Gegen Wanderwitz' These spricht für den Berliner Soziologen außerdem, dass häufig gerade die Jüngeren in Ostdeutschland die AfD wählen. Zudem sei in Ostdeutschland nicht immer so stark rechts gewählt worden, die etablierten Parteien hätten vielmehr ihre Wähler an die AfD verloren: "Viele Leute haben ja vorher CDU oder auch Linkspartei gewählt und sind abgewandert. Das heißt, jetzt zu sagen, die Leute sind nie in der Demokratie angekommen, ist vielleicht auch nicht die ganz richtige Sichtweise. Sie sind zum Teil der Demokratie abhandengekommen."

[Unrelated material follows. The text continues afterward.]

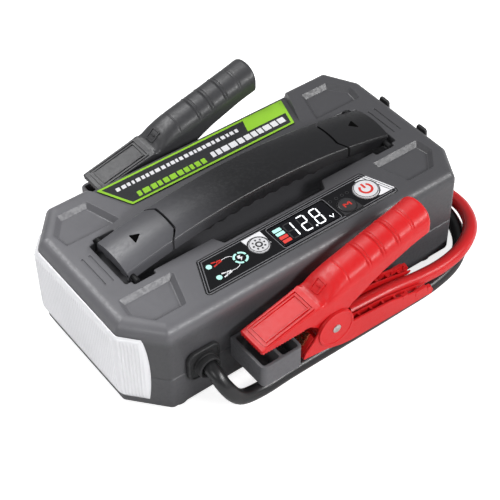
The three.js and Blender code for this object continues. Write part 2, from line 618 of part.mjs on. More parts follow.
// The upper lever: flat nose at -X, web about the pivot, round hollow grip towards +X.
function upperLever(y) {
  const web = CLAMP_HALF_WIDTH - CHEEK - GAP;
  const nose = [[-72, 56.8], [-71.2, 58.6], [-22, 71.4], [-12, 74], [-2, 58], [-34, 56.8]];
  const webOutline = [
    [-34, 56.8], [-24.5, 50], ...arcPoints(11, 190, 350, 8),
    [2, 52], [14, 62], [24, 74], [-16, 80], [-26, 70],
  ];
  const gripLength = 86;
  const gripTilt = THREE.MathUtils.degToRad(-12.5);
  const section = (halfWidth, crown, skirt) => {
    const points = [];
    for (let step = 0; step <= 10; step += 1) {
      const angle = step / 10 * Math.PI;
      points.push([halfWidth * Math.cos(angle), crown * Math.sin(angle)]);
    }
    return [...points, [-halfWidth + 0.5, -skirt], [halfWidth - 0.5, -skirt]];
  };
  const place = (geometry) => {
    geometry.rotateY(gripTilt);
    geometry.translate(-12, y, 76);
    return solid(geometry);
  };
  const grip = place(alongX(section(CLAMP_HALF_WIDTH, 15, 5), 0, gripLength));
  const hollow = place(alongX(section(CLAMP_HALF_WIDTH - 2.5, 12.5, 8), 32, gripLength - 2.5));
  const shoulder = prismY([[-22, 71.4], [-16, 84], [-8, 93], [30, 102], [30, 60], [-22, 60]], y - 30, y + 30);
  const noseZone = join(
    box(-80, -27.5, y - 12.5, y + 12.5, 50, 80),
    box(-28, 0, y - web, y + web, 50, 80));
  const body = join(
    prismY(nose, y - 20, y + 20).intersect(noseZone),
    prismY(webOutline, y - web, y + web),
    cut(grip, box(-40, 30, y - 40, y + 40, 50, 110)),
    grip.intersect(shoulder));
  const springBay = box(PIVOT_X - 11.5, PIVOT_X + 11.5, y - 7.5, y + 7.5, 28, PIVOT_Z + 9);
  return cut(body, hollow, springBay, rivetBore(y));
}

// Teeth along the bottom edge of the upper jaw's copper strip, with a hook at its tip.
function upperJaw(y) {
  const points = [[-36, 56.5], [-70.9, 56.5], [-70.9, 39]];
  for (let tooth = 0; tooth < 10; tooth += 1) {
    const x = -67.4 + tooth * 3.2;
    points.push([x, 54], [x + 1.6, 52.4]);
  }
  points.push([-35.5, 54]);
  return prismY(points, y - 9, y + 9);
}

function lowerJaw(y) {
  const outline = [
    [-37.2, 35.7], [-36.8, 38], [-34.6, 38.9], [-34.2, 41.2], [-32, 42], [-31.6, 44.4], [-29.4, 45.6],
    [-28.9, 43.5], [-37, 33.9], [-38.4, 34.1],
  ];
  return prismY(outline, y - 9, y + 9);
}

function pivotPin(y) {
  const heads = [-1, 1].map((way) => rodY(PIVOT_X, PIVOT_Z, RIVET_HEAD_RADIUS,
    ...span(y + way * (CLAMP_HALF_WIDTH + GAP), y + way * (CLAMP_HALF_WIDTH + 1.2)), 16));
  const reach = CLAMP_HALF_WIDTH + 0.6;
  return join(rodY(PIVOT_X, PIVOT_Z, RIVET_RADIUS, y - reach, y + reach, 16), ...heads);
}

// The outer shape of the torsion spring's coils.
function clampSpring(y) {
  const coils = rodY(PIVOT_X, PIVOT_Z, SPRING_RADIUS, y - 7, y + 7, 16);
  return cut(coils, rodY(PIVOT_X, PIVOT_Z, RIVET_RADIUS + 0.5, y - 9, y + 9, 16));
}

[['red', -CLAMP_Y, M.red], ['black', CLAMP_Y, M.grey]].forEach(([label, y, plastic]) => {
  add(`${label}_lower_lever`, lowerLever(y), plastic);
  add(`${label}_upper_lever`, upperLever(y), plastic);
  add(`${label}_upper_jaw`, upperJaw(y), M.copper);
  add(`${label}_lower_jaw`, lowerJaw(y), M.copper);
  add(`${label}_pivot_pin`, pivotPin(y), M.steel);
  add(`${label}_clamp_spring`, clampSpring(y), M.steel);
});

// ---- cables ----------------------------------------------------------------------------------
// Each cable leaves its gland, drops to the floor, runs along its own side of the case, goes round
// the port end and climbs over the other cable into the far clamp's trough.
const FLOOR_Z = 5.8;

function cable(points) {
  const through = points.map((point) => new THREE.Vector3(...point));
  const path = new THREE.CatmullRomCurve3(through, false, 'centripetal');
  const ring = [];
  for (let step = 0; step < 10; step += 1) {
    const angle = step / 10 * 2 * Math.PI;
    ring.push([CABLE_RADIUS * Math.cos(angle), CABLE_RADIUS * Math.sin(angle)]);
  }
  const options = { steps: 52, extrudePath: path, bevelEnabled: false };
  return solid(new THREE.ExtrudeGeometry(shapeOf(ring), options));
}

function route(side, points) {
  return points.map(([x, y, z]) => [x, side * y, z]);
}

// y is counted positive on the side of the gland that the cable leaves.
const glandRun = [
  [-97, 71, 39], [-97, 80, 39], [-97, 90, 39], [-94.5, 98.5, 30], [-85, 101, 15], [-67, 99, FLOOR_Z + 0.8],
  [-40, 98, FLOOR_Z], [0, 98, FLOOR_Z], [60, 98, FLOOR_Z], [95, 97, FLOOR_Z],
];
const blackRoute = route(-1, [
  ...glandRun, [122, 91, FLOOR_Z], [141, 78, FLOOR_Z], [153, 56, FLOOR_Z], [157, 28, FLOOR_Z],
  [157, 0, FLOOR_Z], [156, -30, 6.5], [152, -56, 11], [142, -76, 16], [125, -90, 18.3], [105, -96, 19],
  [82, -97.5, 21.5], [50, -97.5, TROUGH_CABLE_Z], [12, -97.5, 31.2],
]);
const redRoute = route(1, [
  ...glandRun, [120, 95, FLOOR_Z], [142, 86, FLOOR_Z], [160, 66, FLOOR_Z], [169, 35, FLOOR_Z],
  [170, 0, FLOOR_Z], [169, -30, 7.5], [163, -58, 13], [148, -80, 17.5], [127, -92, 18.3], [105, -96.5, 19],
  [82, -97.5, 21.5], [50, -97.5, TROUGH_CABLE_Z], [12, -97.5, 31.2],
]);
add('black_cable', cable(blackRoute), M.black);
add('red_cable', cable(redRoute), M.red);

export default pack;
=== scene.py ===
"""A jump starter pack: hard case, rising carry handle, control panel, lamp and two clamps on cables.

Every new piece is a surface worked out with numpy. Sizes in the functions are millimetres.
"""

import math

import bmesh
import bpy
import numpy as np
from mathutils import Matrix, Vector, geometry


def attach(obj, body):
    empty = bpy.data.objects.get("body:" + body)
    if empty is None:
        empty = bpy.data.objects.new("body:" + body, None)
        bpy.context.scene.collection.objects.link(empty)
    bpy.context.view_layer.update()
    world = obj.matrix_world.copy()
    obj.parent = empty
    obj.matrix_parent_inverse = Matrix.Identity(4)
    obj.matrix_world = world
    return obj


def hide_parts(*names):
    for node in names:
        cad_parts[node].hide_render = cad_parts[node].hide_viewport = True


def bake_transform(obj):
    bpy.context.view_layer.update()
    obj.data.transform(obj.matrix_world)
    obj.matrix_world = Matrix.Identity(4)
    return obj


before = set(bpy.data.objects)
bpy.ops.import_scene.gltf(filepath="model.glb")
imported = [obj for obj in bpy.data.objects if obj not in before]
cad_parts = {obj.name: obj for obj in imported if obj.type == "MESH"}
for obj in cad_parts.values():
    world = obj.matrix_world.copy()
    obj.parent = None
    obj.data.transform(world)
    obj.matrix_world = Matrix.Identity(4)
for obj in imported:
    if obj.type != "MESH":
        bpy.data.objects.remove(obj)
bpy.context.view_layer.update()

bl_info = {
    "name": "Jump starter pack",
    "version": (1, 0, 0),
    "blender": (4, 5, 0),
    "location": "3D View > Sidebar > Jump Starter",
    "description": "Builds a jump starter pack around its packed frame",
    "category": "Object",
}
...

Versagen der etablierten Parteien

Mau sieht hier ein Versagen der etablierten Parteien, die genauso wie die Zivilgesellschaft in den 1990er-Jahren zu wenig dafür getan hätten, die Menschen in den neuen Bundesländern mitzunehmen. Das Resultat sei eine sehr geringe Rekrutierungsfähigkeit der Parteien, was Mitgliedschaften als auch die Bereitschaft angehe, an Wahlen teilzunehmen.
"Es gibt eine enorme Diskrepanz zwischen einer kleinen Gruppe, die mitmacht, und einer großen Gruppe, die wahrscheinlich passiv zu Hause auf dem Sofa sitzt", so Mau. Diese Menschen in den politischen Prozess zu integrieren, sei aber "überlebenswichtig für die demokratische Entwicklung und die politische Kultur in Ostdeutschland", betont der Soziologe. Sein Vorschlag: in Ostdeutschland andere Formen der politischen Beteiligung ausprobieren, etwa Bürgerforen oder Runde Tische.

Ostdeutschland als Demokratielabor

"Ich glaube, Ostdeutschland könnte ein Labor sein, wo man Dinge einfach mal ausprobiert, weil sich dort Entwicklungen abzeichnen, die vielleicht woanders in Zukunft auch eintreten werden: Wie organisiert man eigentlich politische Mitbestimmung und politische Beteiligung unter den Bedingungen eines veränderten Parteiensystems?" Das sei "die große Frage", der sich letzten Endes alle Demokratien stellen müssten, betont Mau.